Yorkshire Carnegie did have some possession in the first half, but they found it much more difficult to generate any forward momentum; the Nottingham defence was accurate and aggressive. After the interval, Yorkshire Carnegie had the further disadvantage of being overwhelmed in the set scrum which, allied to Nottingham’s 100% return from their own line-out throws, made for a consistent flow of one-way traffic. The final score in the visitors’ favour was 62-10.
I’m not sure if there was a formal man-of-the-match award but, had there been, I assume it would have gone to Spittle, who ended the match with five tries. The most spectacular was his fourth, which began with a Yorkshire Carnegie penalty kick to touch which was tapped back into play by a Nottingham player. Spittle retrieved the ball behind his own try line and set off down his wing in front of the South Stand outmanoeuvring and then outpacing the Yorkshire Carnegie tacklers before touching down at the far end.
Over the years, I have seen some fine tries scored by some wonderful wing three-quarters sprinting down that touchline, beginning with Alan Smith and John Atkinson in the great Leeds rugby league team of the 1960s. The efforts of those two players were always accompanied by roars of encouragement from their (hugely biased) supporters crammed together on the adjacent terracing. By contrast, on this occasion, the backdrop to Spittle’s effort was an empty stand, as the spectating areas – catering for a few hundred, at most – were restricted to the comfortable padded seats in the North Stand or the lower terracing behind the posts at what used to be called the St Michael’s Lane end.
For those involved with the Yorkshire Carnegie club, there might seem to be little in the way of immediate consolation. However, one vignette did suggest otherwise. In the dying minutes of the match, when Nottingham were again pummelling at the home side’s try line, it looked as if one of their sturdy replacement forwards was about to barrel his way over for a score under the posts. He was halted by a brave last-ditch tackle by a couple of the young Yorkshire Carnegie defenders – I did not catch which ones – and the attack was repulsed. Their side may have conceded 10 tries, but they were doing their level best to prevent number 11. Their side might effectively be in the wrong league, but they were keeping going.

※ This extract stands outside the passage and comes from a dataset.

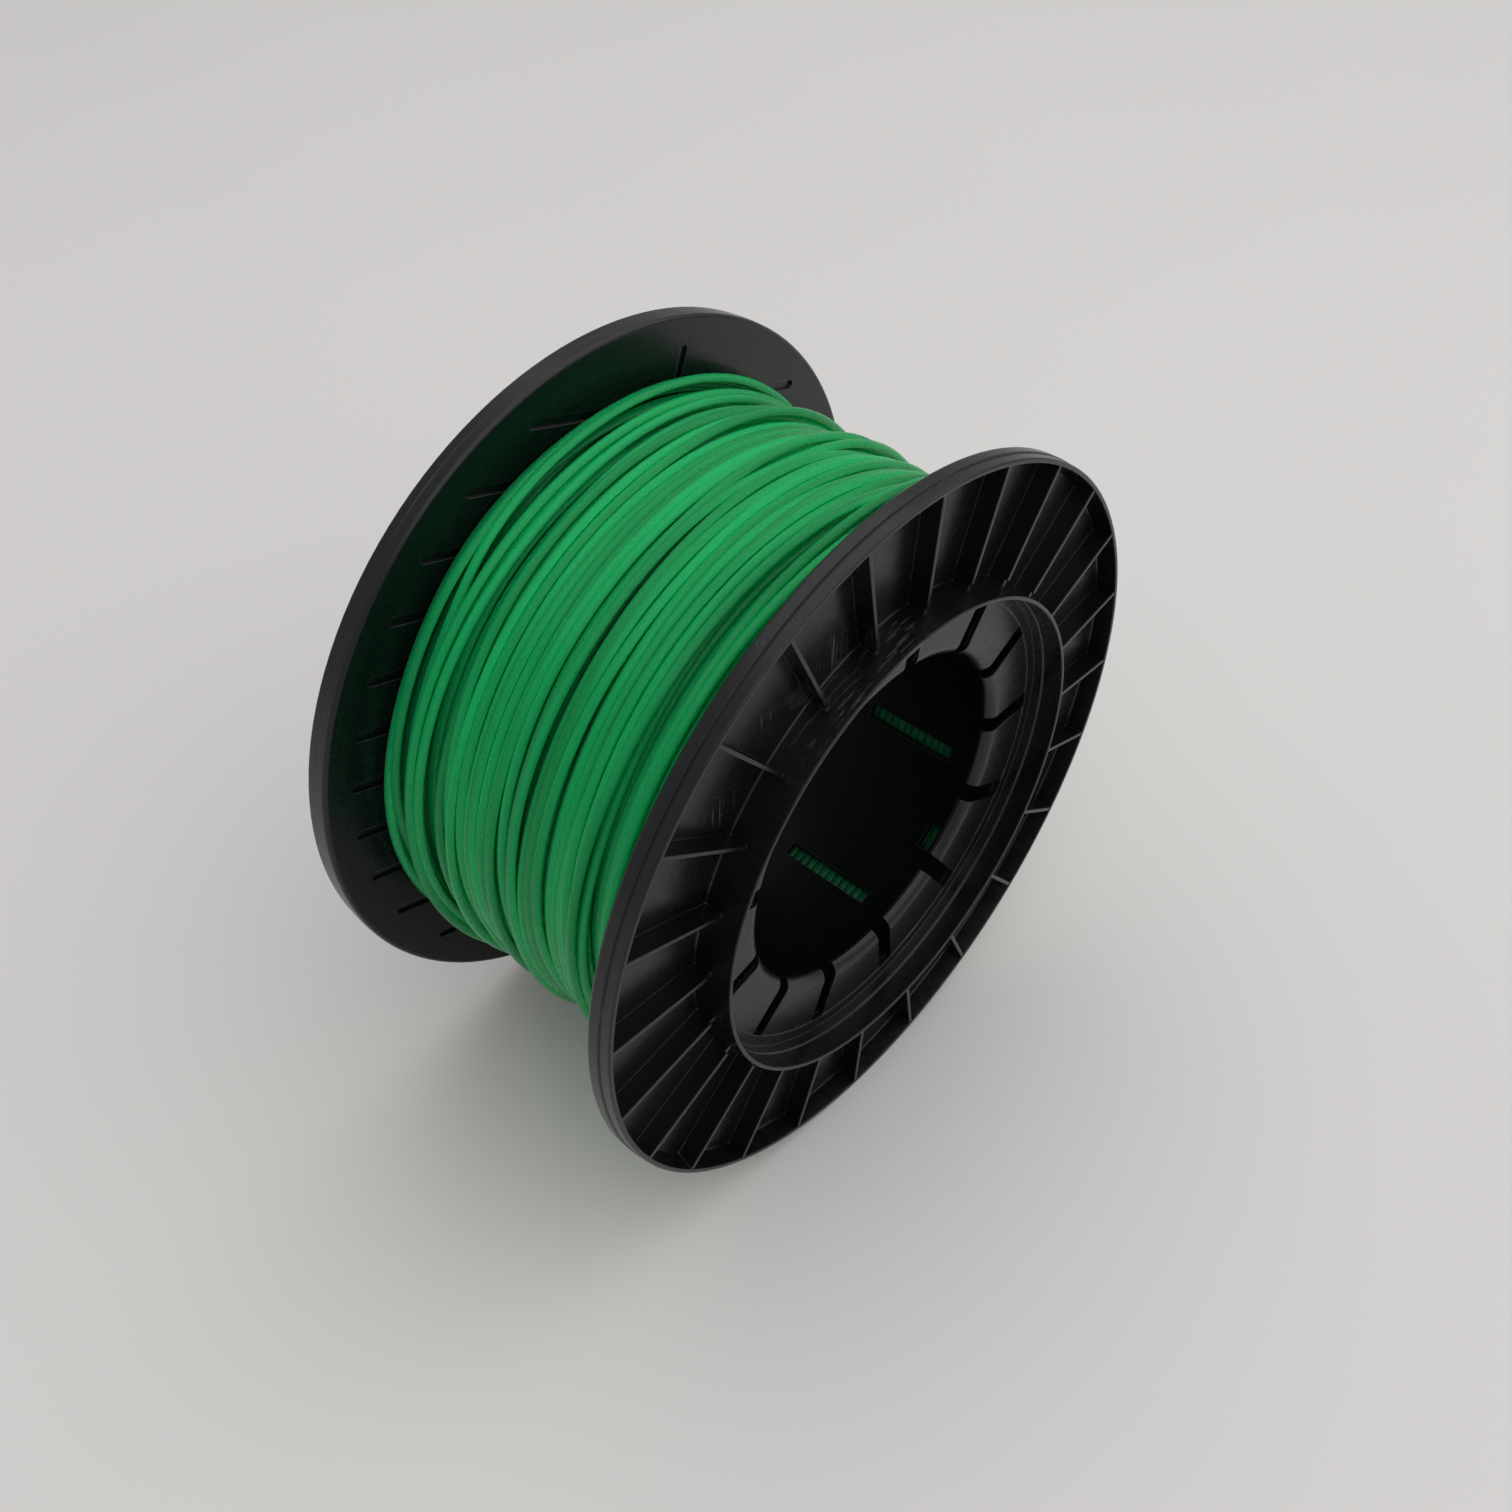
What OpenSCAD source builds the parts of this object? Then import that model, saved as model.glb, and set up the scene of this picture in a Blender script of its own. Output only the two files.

As with most sporting league structures, the rugby union club hierarchy is a flawed meritocracy. Whilst the differences in resources mean that it is not a “level playing field” – even within any given tier – there are rewards for success and penalties for failure. For Yorkshire Carnegie in its current state, it is the latter which is of potential concern – and not only for this season. Evidence suggests that there is the risk that a season of chronically poor results can lead to a process of decline that is cumulative and long-lasting.
To give one example, Manchester Rugby Club was in the Championship (then called the National Division 1) as recently as the 2008-09 season. It won only two of its 30 league fixtures in that campaign and none at all in the next two years, as it underwent a total of 5 consecutive relegations to the South Lancs/Cheshire league, the 7th tier in the system. At that point (in 2013-14) things were stabilised and, following a subsequent promotion and relegation, the club remains at the same level (in what is now the Lancashire/Cheshire 1 Division).
In the circumstances faced by clubs in such precipitate decline, there is no respect for tradition. Manchester is the oldest club in continual existence in England (having been established in 1860) and the provider of 60 international players in its history (including 9 in the post-war period).
The Yorkshire Carnegie club effectively dates from 1992 when the Headingley and Roundhay clubs were merged to form Leeds RUFC. (Its most recent re-branding dates from 2014). It has had some modest success, including Premiership status in 8 of the seasons between 2002 and 2011 and winning the RFU’s national knock-out trophy (the PowerGen Cup) in 2005. However, as I mentioned in Still An Ordinary Spectator, it is a cliched truism that, when one medium-sized rugby club merges with another medium-sized rugby club, the end result is a medium-sized rugby club.
I remember the Headingley and Roundhay clubs – formed in 1878 and 1924, respectively – as vibrant entities with close community links and established relationships with local schools and, especially, a fierce rivalry. But they are long gone. Let us hope that Phil Davies and his staff manage to arrest the decline of Yorkshire Carnegie by avoiding a Manchester-type free-fall and, in the years ahead, continuing to provide the city of Leeds with – at least – a medium-sized rugby union club.